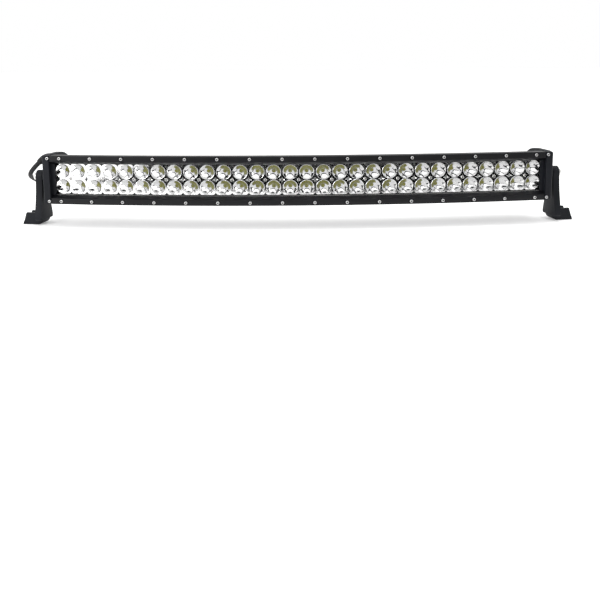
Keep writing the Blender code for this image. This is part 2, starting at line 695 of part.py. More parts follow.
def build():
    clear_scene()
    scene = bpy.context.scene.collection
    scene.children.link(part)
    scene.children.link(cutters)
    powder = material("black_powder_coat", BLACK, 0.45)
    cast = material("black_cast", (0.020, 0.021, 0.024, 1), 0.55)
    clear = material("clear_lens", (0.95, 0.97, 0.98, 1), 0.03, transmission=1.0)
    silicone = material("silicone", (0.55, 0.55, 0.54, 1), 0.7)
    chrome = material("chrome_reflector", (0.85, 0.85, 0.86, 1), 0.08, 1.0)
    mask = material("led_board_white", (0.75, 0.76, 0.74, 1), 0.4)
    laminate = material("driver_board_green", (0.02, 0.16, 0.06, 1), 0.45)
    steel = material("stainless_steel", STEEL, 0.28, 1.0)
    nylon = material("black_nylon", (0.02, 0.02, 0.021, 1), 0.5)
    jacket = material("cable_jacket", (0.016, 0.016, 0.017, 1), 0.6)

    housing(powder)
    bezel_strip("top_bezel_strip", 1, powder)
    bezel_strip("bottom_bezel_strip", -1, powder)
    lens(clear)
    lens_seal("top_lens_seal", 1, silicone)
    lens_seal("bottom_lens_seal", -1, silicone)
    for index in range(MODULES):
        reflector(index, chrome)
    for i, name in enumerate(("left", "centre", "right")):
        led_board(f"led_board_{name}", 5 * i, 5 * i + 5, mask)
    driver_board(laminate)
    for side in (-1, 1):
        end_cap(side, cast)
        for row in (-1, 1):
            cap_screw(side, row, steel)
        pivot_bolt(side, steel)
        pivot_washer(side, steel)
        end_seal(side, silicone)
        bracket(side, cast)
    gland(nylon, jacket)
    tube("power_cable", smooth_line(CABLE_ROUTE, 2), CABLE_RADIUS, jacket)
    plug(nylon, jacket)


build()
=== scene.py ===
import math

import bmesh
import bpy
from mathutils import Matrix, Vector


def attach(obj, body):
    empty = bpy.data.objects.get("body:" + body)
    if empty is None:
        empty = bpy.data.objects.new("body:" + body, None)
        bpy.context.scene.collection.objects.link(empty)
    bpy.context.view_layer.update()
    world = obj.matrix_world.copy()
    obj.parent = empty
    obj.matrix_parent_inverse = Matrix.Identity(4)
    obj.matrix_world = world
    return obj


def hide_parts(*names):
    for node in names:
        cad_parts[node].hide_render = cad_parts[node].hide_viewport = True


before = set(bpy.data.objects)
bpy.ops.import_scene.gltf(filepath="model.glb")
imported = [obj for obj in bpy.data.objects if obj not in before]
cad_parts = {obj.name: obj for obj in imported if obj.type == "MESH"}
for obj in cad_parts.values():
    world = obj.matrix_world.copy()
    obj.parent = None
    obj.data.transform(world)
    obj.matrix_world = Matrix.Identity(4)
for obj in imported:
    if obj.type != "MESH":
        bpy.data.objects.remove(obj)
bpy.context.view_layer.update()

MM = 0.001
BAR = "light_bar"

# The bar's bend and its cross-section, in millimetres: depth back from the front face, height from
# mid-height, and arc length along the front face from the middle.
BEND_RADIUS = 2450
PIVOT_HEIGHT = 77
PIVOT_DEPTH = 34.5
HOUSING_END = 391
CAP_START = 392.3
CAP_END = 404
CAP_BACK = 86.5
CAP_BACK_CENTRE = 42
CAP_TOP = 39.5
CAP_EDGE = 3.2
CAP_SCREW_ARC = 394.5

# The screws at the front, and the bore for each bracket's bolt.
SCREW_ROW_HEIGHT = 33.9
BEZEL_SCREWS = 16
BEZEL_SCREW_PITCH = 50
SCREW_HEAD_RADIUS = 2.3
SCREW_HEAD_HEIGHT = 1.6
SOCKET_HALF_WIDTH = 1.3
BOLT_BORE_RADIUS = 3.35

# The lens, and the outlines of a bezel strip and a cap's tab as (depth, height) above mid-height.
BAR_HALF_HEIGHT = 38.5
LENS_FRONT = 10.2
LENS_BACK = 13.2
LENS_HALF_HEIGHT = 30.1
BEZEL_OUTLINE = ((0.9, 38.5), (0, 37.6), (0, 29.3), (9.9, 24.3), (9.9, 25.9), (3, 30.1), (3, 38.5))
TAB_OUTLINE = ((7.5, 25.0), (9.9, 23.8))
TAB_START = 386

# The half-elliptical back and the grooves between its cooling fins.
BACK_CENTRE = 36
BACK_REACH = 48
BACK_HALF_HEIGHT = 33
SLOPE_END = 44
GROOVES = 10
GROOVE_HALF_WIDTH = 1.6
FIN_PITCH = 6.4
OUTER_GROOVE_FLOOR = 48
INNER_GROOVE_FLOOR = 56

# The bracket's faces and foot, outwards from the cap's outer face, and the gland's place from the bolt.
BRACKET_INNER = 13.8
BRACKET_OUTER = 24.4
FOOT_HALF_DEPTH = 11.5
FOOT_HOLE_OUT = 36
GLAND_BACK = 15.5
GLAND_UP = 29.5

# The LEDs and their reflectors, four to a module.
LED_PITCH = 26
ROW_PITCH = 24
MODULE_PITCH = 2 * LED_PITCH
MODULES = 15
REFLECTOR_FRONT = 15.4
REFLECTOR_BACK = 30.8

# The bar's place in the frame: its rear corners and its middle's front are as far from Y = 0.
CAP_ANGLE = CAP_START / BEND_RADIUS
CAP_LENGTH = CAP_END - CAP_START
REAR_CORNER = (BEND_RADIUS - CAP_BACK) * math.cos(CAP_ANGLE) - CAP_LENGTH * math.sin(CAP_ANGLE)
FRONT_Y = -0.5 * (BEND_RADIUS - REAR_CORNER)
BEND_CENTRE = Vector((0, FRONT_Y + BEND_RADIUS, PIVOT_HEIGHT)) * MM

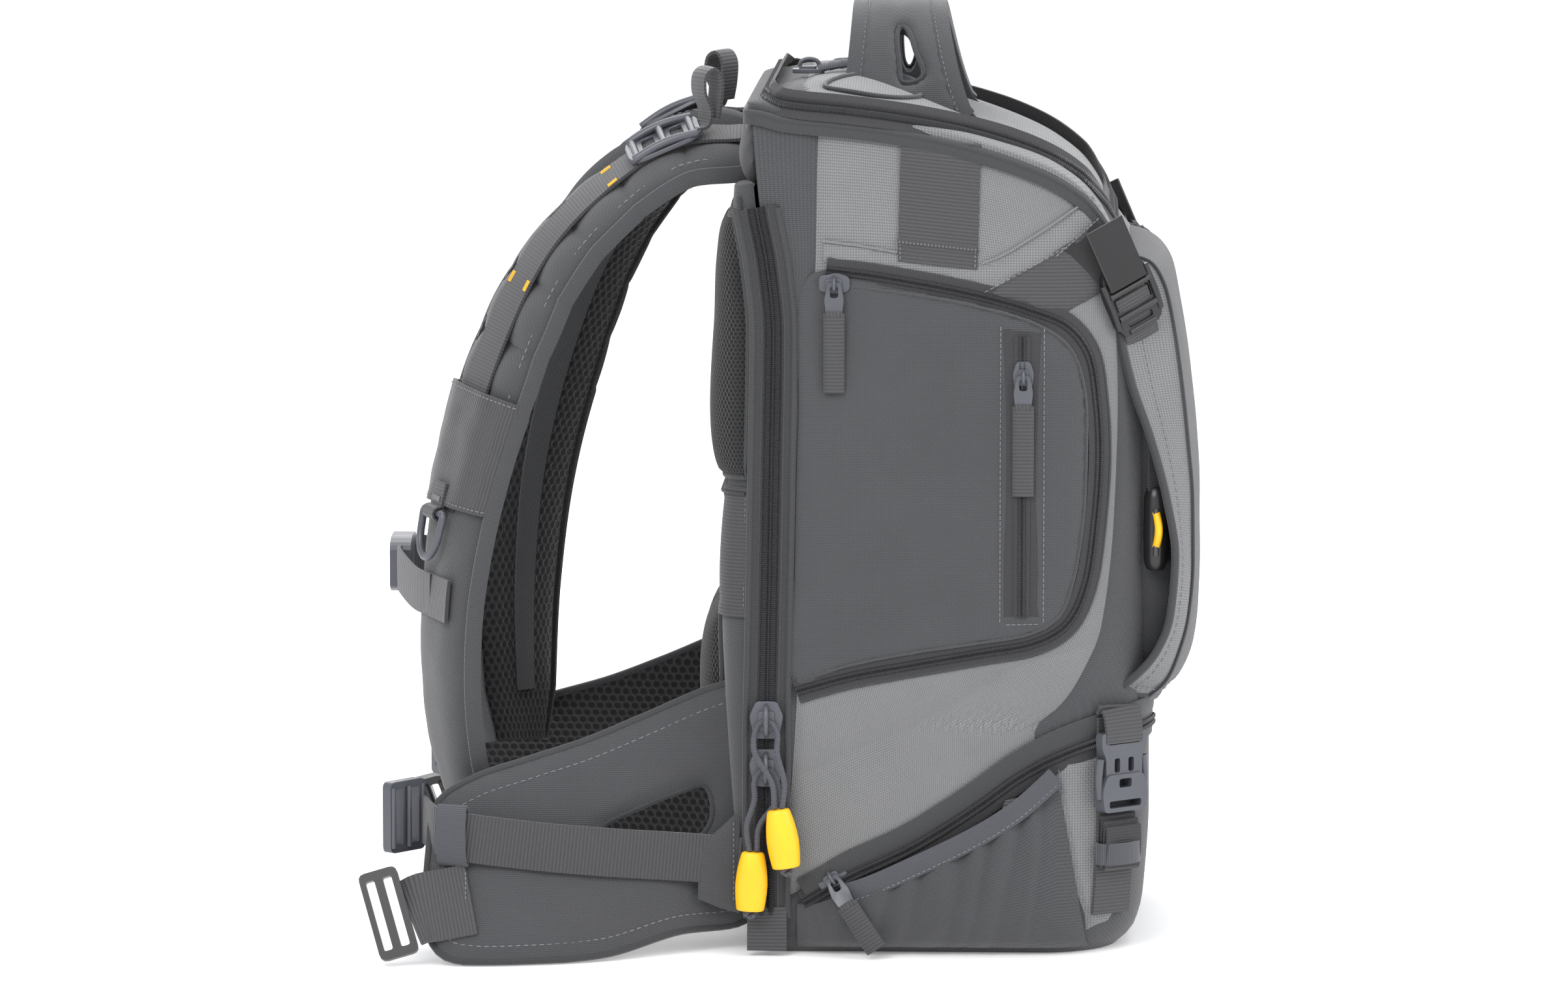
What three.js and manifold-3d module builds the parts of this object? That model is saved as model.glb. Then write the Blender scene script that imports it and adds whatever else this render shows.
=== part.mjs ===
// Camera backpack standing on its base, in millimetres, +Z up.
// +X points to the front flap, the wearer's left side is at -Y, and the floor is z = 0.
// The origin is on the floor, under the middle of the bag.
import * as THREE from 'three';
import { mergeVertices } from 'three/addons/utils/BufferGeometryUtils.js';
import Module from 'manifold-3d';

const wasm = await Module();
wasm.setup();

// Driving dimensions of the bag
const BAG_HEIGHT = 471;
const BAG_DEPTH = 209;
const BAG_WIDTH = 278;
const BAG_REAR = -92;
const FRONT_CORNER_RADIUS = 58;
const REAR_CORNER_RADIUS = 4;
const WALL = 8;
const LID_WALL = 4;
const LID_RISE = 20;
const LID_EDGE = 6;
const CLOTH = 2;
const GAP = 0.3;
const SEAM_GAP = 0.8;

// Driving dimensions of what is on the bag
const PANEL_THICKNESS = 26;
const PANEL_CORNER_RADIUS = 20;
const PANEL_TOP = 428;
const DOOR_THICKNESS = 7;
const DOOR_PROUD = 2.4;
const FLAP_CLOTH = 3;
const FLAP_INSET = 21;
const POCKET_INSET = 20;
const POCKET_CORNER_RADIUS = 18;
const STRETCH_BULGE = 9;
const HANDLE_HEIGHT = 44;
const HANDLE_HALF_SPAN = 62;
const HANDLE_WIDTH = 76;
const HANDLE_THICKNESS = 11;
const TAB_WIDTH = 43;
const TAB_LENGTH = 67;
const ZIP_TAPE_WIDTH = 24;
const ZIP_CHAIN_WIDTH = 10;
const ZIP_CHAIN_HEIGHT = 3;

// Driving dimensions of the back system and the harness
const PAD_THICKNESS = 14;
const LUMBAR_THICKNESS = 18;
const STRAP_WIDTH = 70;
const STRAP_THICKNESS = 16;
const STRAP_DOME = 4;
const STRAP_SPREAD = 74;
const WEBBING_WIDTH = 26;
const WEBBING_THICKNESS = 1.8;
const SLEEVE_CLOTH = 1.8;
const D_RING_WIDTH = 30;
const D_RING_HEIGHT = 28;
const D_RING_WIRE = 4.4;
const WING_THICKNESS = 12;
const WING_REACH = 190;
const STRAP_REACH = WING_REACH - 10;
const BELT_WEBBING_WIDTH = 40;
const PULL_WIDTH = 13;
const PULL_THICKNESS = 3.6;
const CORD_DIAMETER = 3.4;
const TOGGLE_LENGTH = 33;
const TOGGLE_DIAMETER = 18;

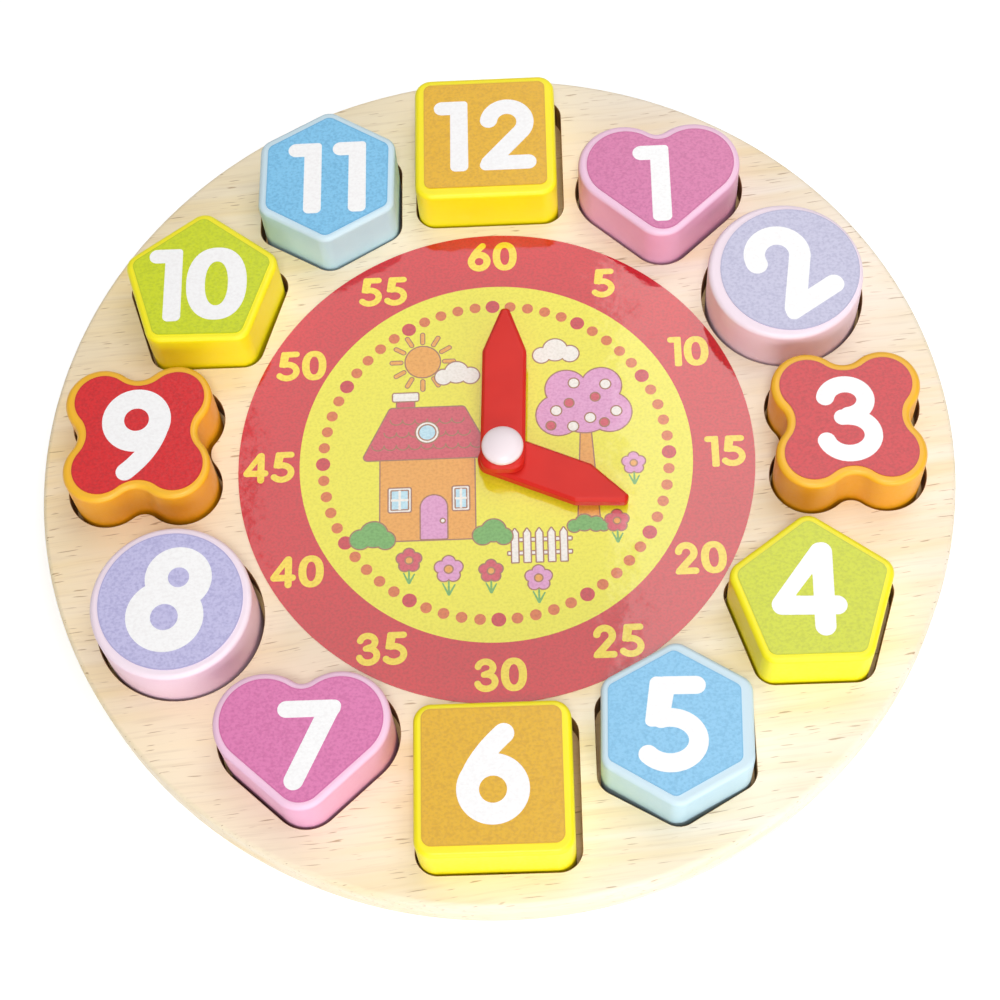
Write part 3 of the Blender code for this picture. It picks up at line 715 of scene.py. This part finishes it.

__Short task__: Start at the line with "housing(powder)", stop at the line with "for node in", and return every line in that stretch exactly, those two included.

__Written solution__:
    housing(powder)
    bezel_strip("top_bezel_strip", 1, powder)
    bezel_strip("bottom_bezel_strip", -1, powder)
    lens(clear)
    lens_seal("top_lens_seal", 1, silicone)
    lens_seal("bottom_lens_seal", -1, silicone)
    for index in range(MODULES):
        reflector(index, chrome)
    for i, name in enumerate(("left", "centre", "right")):
        led_board(f"led_board_{name}", 5 * i, 5 * i + 5, mask)
    driver_board(laminate)
    for side in (-1, 1):
        end_cap(side, cast)
        for row in (-1, 1):
            cap_screw(side, row, steel)
        pivot_bolt(side, steel)
        pivot_washer(side, steel)
        end_seal(side, silicone)
        bracket(side, cast)
    gland(nylon, jacket)
    tube("power_cable", smooth_line(CABLE_ROUTE, 2), CABLE_RADIUS, jacket)
    plug(nylon, jacket)


build()
=== scene.py ===
import math

import bmesh
import bpy
from mathutils import Matrix, Vector


def attach(obj, body):
    empty = bpy.data.objects.get("body:" + body)
    if empty is None:
        empty = bpy.data.objects.new("body:" + body, None)
        bpy.context.scene.collection.objects.link(empty)
    bpy.context.view_layer.update()
    world = obj.matrix_world.copy()
    obj.parent = empty
    obj.matrix_parent_inverse = Matrix.Identity(4)
    obj.matrix_world = world
    return obj


def hide_parts(*names):
    for node in names:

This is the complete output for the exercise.